The Twin Cities campus alone had 284 employees making more than $200,000 per year.
So while $215,000 is a lot of money to most of us, it is just another nice salary in the University of Minnesota system.
Angie Nichols, Director of GLBT Services at the University of Minnesota-Duluth, told The Column that Miller’s departure will mean the loss of an LGBT community leader:
“Shannon Miller’s loss from campus will be detrimental in so many ways; she’s a local celebrity obviously, but she also represents the shattering of a glass ceiling that an outed lesbian woman could do only with her enormously world-class coaching reputation and style,” Nichols said via instant message. “She’s a living legacy an [Athletic Director] Berlo knows it. To be so closed minded to negotiation speaks to a potentially larger issue of his own discomfort with her success in particular. What’s interesting to me is that he could have fired Shannon Miller alone, her other coaching staff would have followed. Instead, he dropped all of them, which to me signifies ‘overkill’ usually associated with hateful acts of violence. He also reduced the salary of the softball coach who also works off-ice ops for women’s hockey. Her path out of here was made very clear.”
In an interview with Northland News Center on Tuesday evening, Miller said,
“I am heartbroken and I am so disappointed that they would show me so much disrespect and show my staff so much disrespect, and my players most importantly so much disrespect.
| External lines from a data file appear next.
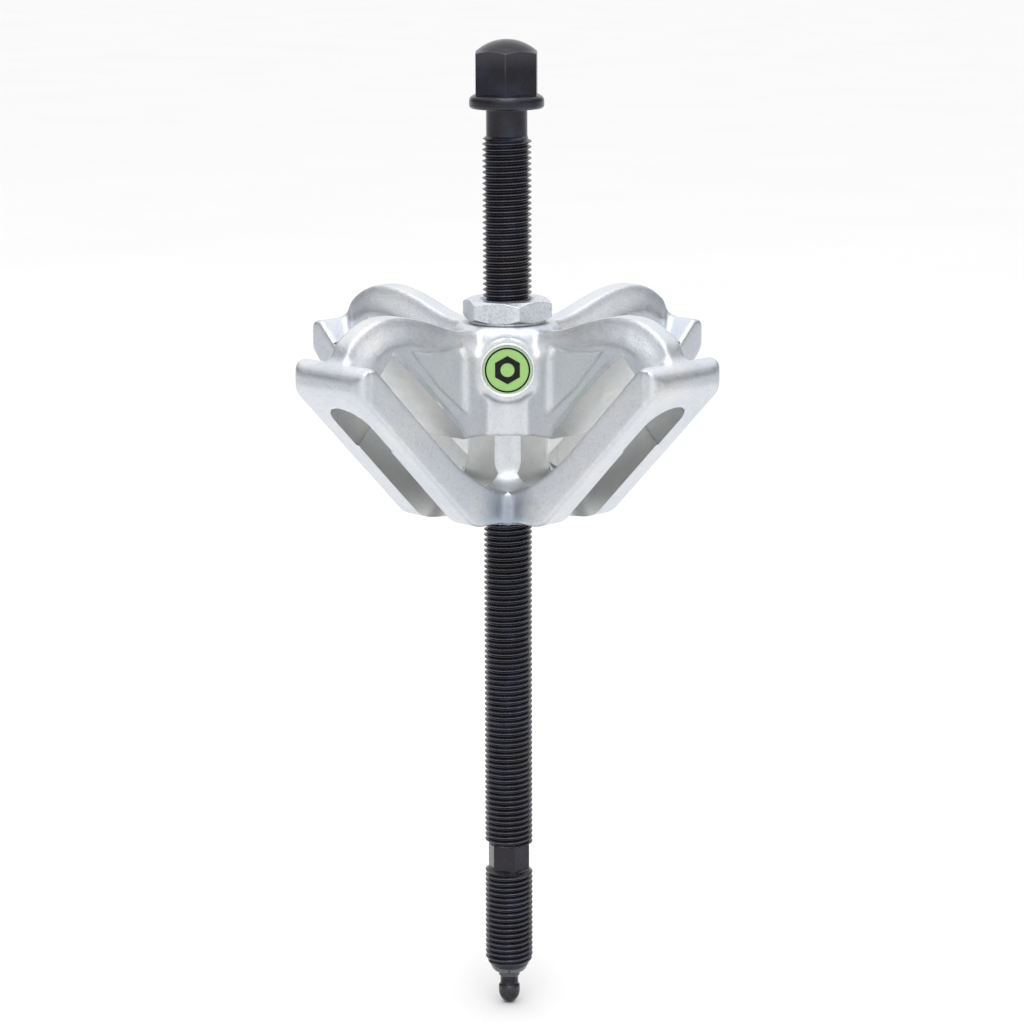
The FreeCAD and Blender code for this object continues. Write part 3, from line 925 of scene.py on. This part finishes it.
def studio():
    """Paper floor, a sky darker to the camera's left and right than ahead or behind, and lights."""
    floor = prism("floor", arc((0, 0), 14000, 0, 360, 64)[:-1], -20, 0, upright)
    floor.data.materials.append(plain("floor_paper", (0.87, 0.87, 0.87), 0.9))
    world = bpy.data.worlds.new("studio")
    bpy.context.scene.world = world
    world.use_nodes = True
    nodes, links = world.node_tree.nodes, world.node_tree.links

    def ramp(value, low, high, first, last):
        made = nodes.new("ShaderNodeMapRange")
        made.interpolation_type = "SMOOTHSTEP"
        for key, number in (("From Min", low), ("From Max", high)):
            made.inputs[key].default_value = number
        for key, source in (("Value", value), ("To Min", first), ("To Max", last)):
            if isinstance(source, float):
                made.inputs[key].default_value = source
            else:
                links.new(source, made.inputs[key])
        return made.outputs["Result"]

    place = nodes.new("ShaderNodeTexCoord").outputs["Generated"]
    sideways = nodes.new("ShaderNodeVectorMath")
    sideways.operation = "DOT_PRODUCT"
    sideways.inputs[1].default_value = (SIN, SIN, 0)
    links.new(place, sideways.inputs[0])
    squared = nodes.new("ShaderNodeMath")
    squared.operation = "MULTIPLY"
    for target in (0, 1):
        links.new(sideways.outputs["Value"], squared.inputs[target])
    split = nodes.new("ShaderNodeSeparateXYZ")
    links.new(place, split.inputs[0])
    horizon = ramp(squared.outputs[0], 0.10, 0.60, BRIGHT_HORIZON, DARK_HORIZON)
    sky = ramp(split.outputs["Z"], 0.2, 0.9, horizon, BRIGHT_SKY)
    links.new(sky, nodes["Background"].inputs[0])
    softbox("front", (1.0, -1.0, 1.9), 1.1, 9)
    softbox("overhead", (0.15, -0.15, 2.1), 1.0, 11)


def camera():
    """Looks along the diagonal between two arms, from a little above."""
    data = bpy.data.cameras.new("camera")
    obj = link("camera", data)
    data.sensor_width = 36
    data.lens = LENS
    data.shift_x = LENS_SHIFT
    data.clip_start, data.clip_end = 0.05, 60
    azimuth, elevation = math.radians(AZIMUTH), math.radians(ELEVATION)
    level = math.cos(elevation)
    back = Vector((math.sin(azimuth) * level, -math.cos(azimuth) * level, math.sin(elevation)))
    obj.location = Vector(TARGET) + back * DISTANCE
    roll = Matrix.Rotation(math.radians(ROLL), 3, "Z")
    obj.rotation_euler = ((-back).to_track_quat("-Z", "Y").to_matrix() @ roll).to_euler()
    bpy.context.scene.camera = obj


materials = {
    "forged": forged_zinc(),
    "milled": milled_zinc(),
    "speckled": speckled_zinc(),
    "black_oxide": black_oxide(),
    "tip": hard_steel(),
    "bright": bright_rim(),
    "enamel_green": enamel("enamel_green", (0.33, 0.56, 0.19), (0.26, 0.48, 0.16)),
    "enamel_pale": enamel("enamel_pale", (0.40, 0.52, 0.36), (0.32, 0.44, 0.30)),
    "enamel_black": enamel("enamel_black", (0.004, 0.007, 0.004), (0.008, 0.010, 0.008)),
}


def place_piece(piece, body, node):
    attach(piece, body)
    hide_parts(node)


bpy.context.scene.view_settings.view_transform = "Standard"
camera()
studio()
place_piece(crossbeam(), "beam", "crossbeam")
place_piece(bush(), "beam", "threaded_bush")
for part in badge():
    place_piece(part, "beam", "badge_disc")
place_piece(spindle(), "spindle", "spindle")
place_piece(tip(), "point", "pressure_tip")
for node in ("bush_lock_screw", "thrust_ball", "tip_retaining_ring"):
    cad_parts[node].data.materials.clear()
    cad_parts[node].data.materials.append(materials["tip"])
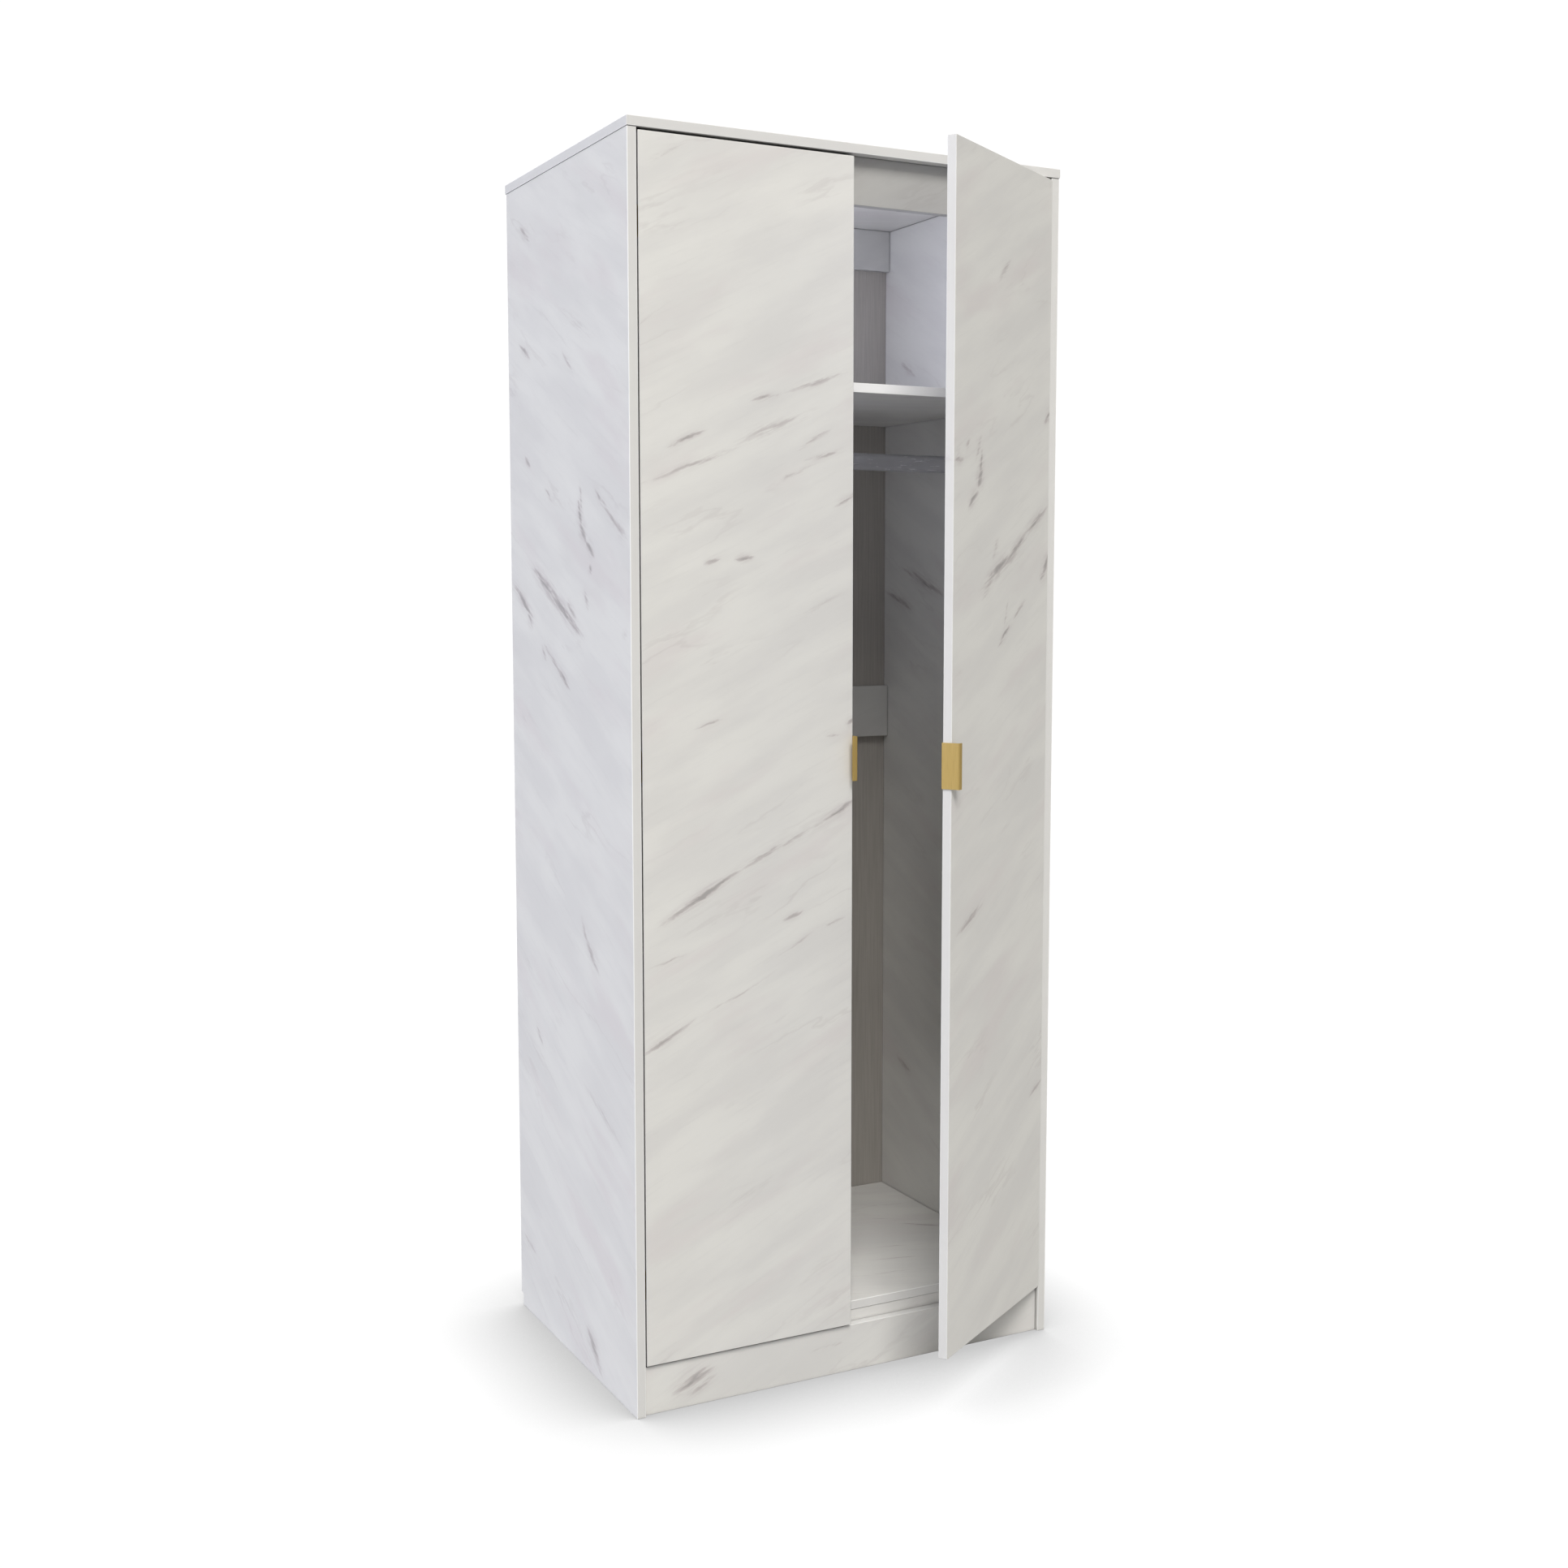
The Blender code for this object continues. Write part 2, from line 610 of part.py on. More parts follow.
clear_scene()
PARTS, CUTTERS = make_collections()
side_panels = add_side_panels()
top_board, shelf_board = add_fixed_boards()
add_back_sheets()
add_shelf_dowels(shelf_board, side_panels)
add_top_dowels(top_board, side_panels)
add_hanging_rail(side_panels)
add_doors(side_panels)
bpy.context.view_layer.update()
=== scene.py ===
"""The looks of the two-door wardrobe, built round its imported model."""

import json
import math

import bmesh
import bpy
from mathutils import Matrix, Vector


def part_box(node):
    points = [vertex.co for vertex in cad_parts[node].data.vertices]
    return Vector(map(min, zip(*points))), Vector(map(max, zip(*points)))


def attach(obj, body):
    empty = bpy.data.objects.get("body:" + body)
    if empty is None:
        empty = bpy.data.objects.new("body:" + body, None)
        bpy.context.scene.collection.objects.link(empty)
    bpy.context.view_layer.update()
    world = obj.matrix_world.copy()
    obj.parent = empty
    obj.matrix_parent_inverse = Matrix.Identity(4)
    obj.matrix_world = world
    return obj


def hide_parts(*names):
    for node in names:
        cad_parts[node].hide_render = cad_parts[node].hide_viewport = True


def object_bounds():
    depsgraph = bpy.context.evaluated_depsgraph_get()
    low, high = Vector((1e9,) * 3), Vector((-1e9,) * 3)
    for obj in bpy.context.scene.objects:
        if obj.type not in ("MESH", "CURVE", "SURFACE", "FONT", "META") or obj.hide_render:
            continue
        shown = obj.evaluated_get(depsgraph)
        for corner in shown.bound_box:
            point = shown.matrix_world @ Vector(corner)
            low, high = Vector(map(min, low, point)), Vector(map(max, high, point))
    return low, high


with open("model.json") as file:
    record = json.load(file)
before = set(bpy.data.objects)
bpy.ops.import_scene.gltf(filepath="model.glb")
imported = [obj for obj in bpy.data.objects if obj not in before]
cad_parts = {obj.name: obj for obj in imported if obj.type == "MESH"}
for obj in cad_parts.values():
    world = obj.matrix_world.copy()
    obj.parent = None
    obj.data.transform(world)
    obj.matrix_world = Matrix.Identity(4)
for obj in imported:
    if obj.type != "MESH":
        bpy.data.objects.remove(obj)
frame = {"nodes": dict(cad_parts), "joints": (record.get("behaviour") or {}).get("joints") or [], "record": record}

CAD_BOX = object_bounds()

# ---------------------------------------------------------------- sizes and places, in metres

X, Y, Z = 0, 1, 2
DOOR_LOW, DOOR_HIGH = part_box("left_door")
FRONT = DOOR_LOW.y
BOARD = DOOR_HIGH.y - DOOR_LOW.y
# The rounding of a board's edges, which on a thin board is one part in so many of its thickness.
ARRIS = 0.0010
ARRIS_PARTS = 3
ARRIS_STEPS = 3
SOFTEN_STEPS = 2
# Points closer than this are one, and places are kept to the micron.
WELD = 0.00001
MICRON_PLACES = 6
# Faces that meet at less than the first angle make a curve, and at less than the second are one.
SHARP = math.radians(35.0)
LEVEL_ENOUGH = math.radians(1.0)

JOINTS = {joint["name"]: joint for joint in frame["joints"]}
RIGHT_HINGE = JOINTS["right_door_hinge"]
RIGHT_AXIS = Vector(RIGHT_HINGE["pos_m"])
AJAR = -math.radians(RIGHT_HINGE["range_deg"][0])

# The right door stands ajar. Its pieces are built shut and then swung open by this.
SWING = (
    Matrix.Translation(RIGHT_AXIS)
    @ Matrix.Rotation(AJAR, 4, "Z")
    @ Matrix.Translation(-RIGHT_AXIS)
)
SHUT = Matrix.Identity(4)

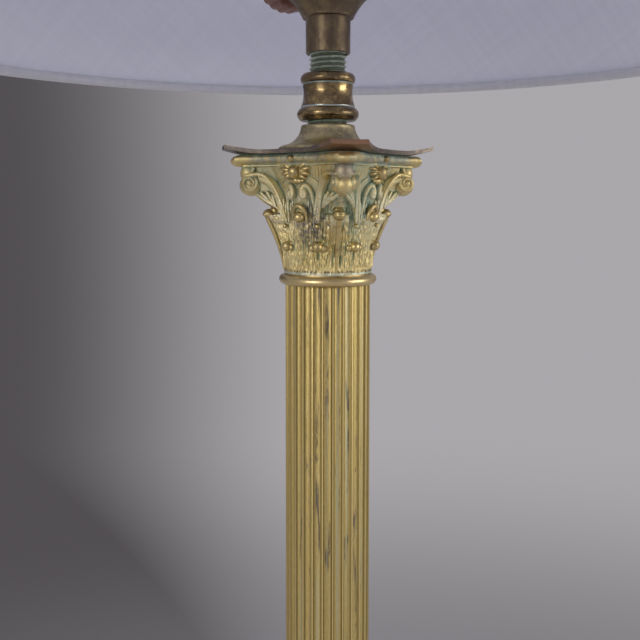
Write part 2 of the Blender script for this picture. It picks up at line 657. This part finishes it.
def between(table, where):
    """A value read off straight lines through the rows of a table of (place, value)."""
    if where <= table[0][0]:
        return table[0][1]
    for (x0, y0), (x1, y1) in zip(table, table[1:]):
        if where <= x1:
            return y0 + (y1 - y0) * (where - x0) / (x1 - x0)
    return table[-1][1]


# ---- column

def make_shaft():
    """Hollow flutes with narrow fillets between them, on a slightly tapered tube."""
    per_flute, foot_radius, top_radius, flute_depth = 14, 15.9, 14.75, 0.95
    foot, top = level("column_shaft"), level("column_shaft", True) + 0.9
    taper = (top_radius - foot_radius) / (top - foot)
    line = [(foot_radius + taper * (z - foot), z) for z in rows(foot, top, 48)]
    bm = revolve(line + [(TUBE_BORE, top), (TUBE_BORE, foot)], FLUTES * per_flute)
    half = 0.5 - 1 / per_flute
    for vert in bm.verts:
        radius, turn = polar(vert.co)
        if radius > 13:
            phase = (turn * FLUTES / (2 * math.pi) + 0.5) % 1 - 0.5
            share = min(1, abs(phase) / half)
            vert.co.xy *= (radius - flute_depth * math.sqrt(1 - share * share)) / radius
    piece("fluted_shaft", "lamp", "column_brass", bm, ["column_shaft"], sharp=50)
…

I am embarrassed for UMD.”
When asked whether the decision not to renew her contract was about more than money, Miller said:
“This is about equity and about blatant discrimination, and that’s all I’ll say.”
The community is rallying around Miller. A Facebook group sprouted up overnight where fans and community members are organizing a campaign to have Miller reinstated. A rally is also planned on Thursday at 10am at the UMD Bus Hub urging the university to reinstate Miller and her staff.